MVS
Pathophysiology: Asthma
community acquired
pneumonia | pulmonary embolism | pneumothorax | asthma
A.
Definition and Prevalence
Asthma is an episodic reactive airway disease characterized by inflammation
of the airways resulting in hyperresponsiveness, bronchoconstriction, and
infiltration of airways with inflammatory cells and edema fluid. Common
triggers to an attack include upper respiratory tract infections, common
allergens, irritants, exercise and various drugs, including NSAIDs. There
is often no identifiable trigger.
This condition is very common, especially in children, with estimates of
its prevalence ranging as high as 15% of the child population. Most children
with asthma improve significantly as they mature.
The exact etiology of asthma is unknown. However,
there is often a family history of atopy in affected individuals suggesting
a genetic component to this condition.
There are 2 types of asthma.
1) Extrinsic asthma is a type I hypersensitivity response that involves
IgE binding to mast cells. It is a childhood condition that most commonly
occurs in patients with a history of allergy
2) Intrinsic asthma is an adult conditon that is not associated with
a history of allergy. It may be accompanied by chronic bronchitis.
Asthma triad: asthma, ASA/NSAID sensitivity, nasal polyps
B.
Pathophysiology
The pathogenesis of asthma consits of a series of immediate and late immunologic
responses that are too detailed to describe completelely here.

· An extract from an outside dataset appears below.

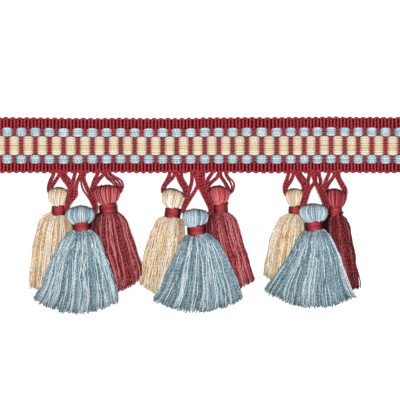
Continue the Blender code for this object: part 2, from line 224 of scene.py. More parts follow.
plyDetail = {
    "slipGrain": (420.0, 70.0, 0.0),   # how quickly the twist changes along a yarn, and from one to the next
    "driftAcross": 90.0,               # how much the shade's drift differs from yarn to yarn
    "plyEdge": 0.3,                    # how softly one ply passes into the next
    "grooveHalf": 0.45,
    "bumpDepth": 0.12,
    "sheenRoughness": 0.4,
    "shadeStops": (0.08, 0.40, 0.76, 0.88),
    "foldShadowSpread": (1.5, 0.7),            # how closely the painted fold shadow keeps to the fold, and how much it covers
}
usualFinish = {  # the loose yarns of the skirts; the others say what differs
    "groove": 0.62,        # how light the painted shade leaves the grooves between the plies
    "turns": 430,          # of the plies in a metre
    "slip": 9.0,           # how far the plies run ahead or behind, in radians
    "drift": (55.0, 0.3),  # how quickly and how far a yarn changes its shade along its way
    "bump": 0.8, "roughness": 0.6, "gloss": 0.15, "sheen": 0.05,
}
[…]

Briefly, the immediate response consists of antigen binding to IgE
receptors on mast cells. The mast cells release either preformed or newly
generated mediators whose effects are bronchoconstriction, increased vascular
congestion and permeability with edema, and increased mucus secretion.
The late response involves the eosinophil recruitment (blocked by
corticosteroids), neutrophils, macrophages, and lymphocytes and cytokines.
| Bronchial smooth muscle hypertrophy resulting in airway wall thickening | |
| Bronchial submucosal and goblet cells hyperplasia contribute to increased airway resitance and atelectasis | |
| Mucus plugs (containing Curschmann's spirals, eosinophils, and Charcot-Leyden crystals) in the airways |
C.
Clinical Features
During an asthma attack, patients will experience dyspnea, coughing, wheezing
and anxiety. Patients are usually tachypneic and tachycardic. Pulsus paradoxus
is also a common finding. When an attack is not present, patients may exhibit
similar symptoms to an attack but to a lesser extent. However, in certain
cases, a cough, hoarseness or an inability to sleep may be the only symptoms.
In severe cases, the patient may present with status asthmaticus
which is defined as an attack of increased severity that is not responsive
to routine therapy. It is a dangerous presentation which may suddenly
become fatal. The patient usually has a hitory of increased bronchiodilator
use. Clinical signs of status asthmaticus are severe exacerbation, pulsus
paradoxus, accessory muscle aided breathing, diaphoresis, orthopnea, decreased
mental status, and fatigue. Hypoxemia is frequently present and may be accompanied
by respiratory and metabolic acidosis. These patients often must be intubated
and mechanically ventilated.
D. Diagnosis
Diagnosis relies very much history and physical exam. However, the following tests may confirm your diagnosis.
| pulmonary function tests (PFT) | decreased FVC, decreased FEV1, hyperinflation that improves with bronchodilator, increased RV, TLC, and lung compliance |
| specialized PFT | eg cold air challenge, portable peak flow measurement |
| CXR | large mucus plugs, hyperinflation, pneumothorax caused by rupture of alveolar tissue by high intraalveolar pressure |
| pulse oxymetry | hypoxemia |
| ABG | done if venous PCO2 < 50 mmHG, decreased mental status, deterioration despite treatment, peak flow < 30% predicted, O2 sat < 90% on 100% oxygen |
E. Management
Control of asthma is defined as:
1) minimization of symptoms, ideally none
2) ability to conduct normal activities of daily living
3) use of inhaled beta-agonist to no more than twice per day, ideally none
4) normal or near normal airflow rates at rest
5) normal airflow rates after use of inhaled beta-agonist
6) daily variations in PEFR (peak expiratory flow rate) < 20%, ideally
< 10%
7) minimal side effects from treatment
The principle classes of agents used to treat asthma are:
| bronchodilators | beta-agonists, xanthines |
| prophylactic agents | sodium cromoglycate (Intal), corticosteroids |
| other | inhaled ipratrpium bromide ketotifen inhaled nedocromil sodium H1 antagonists leukotriene D4 receptor antagonists |
The current mainly therapy of asthma consist of inhaled beta-agonist
and inhaled corticosteroids.
In the acute emergency department setting, therapy is aimed at relieving
hypoxemia, airflow limitation, and airway inflammation. In addition, acute
management also tries to avoid toxicity from overdose with bronchodilator.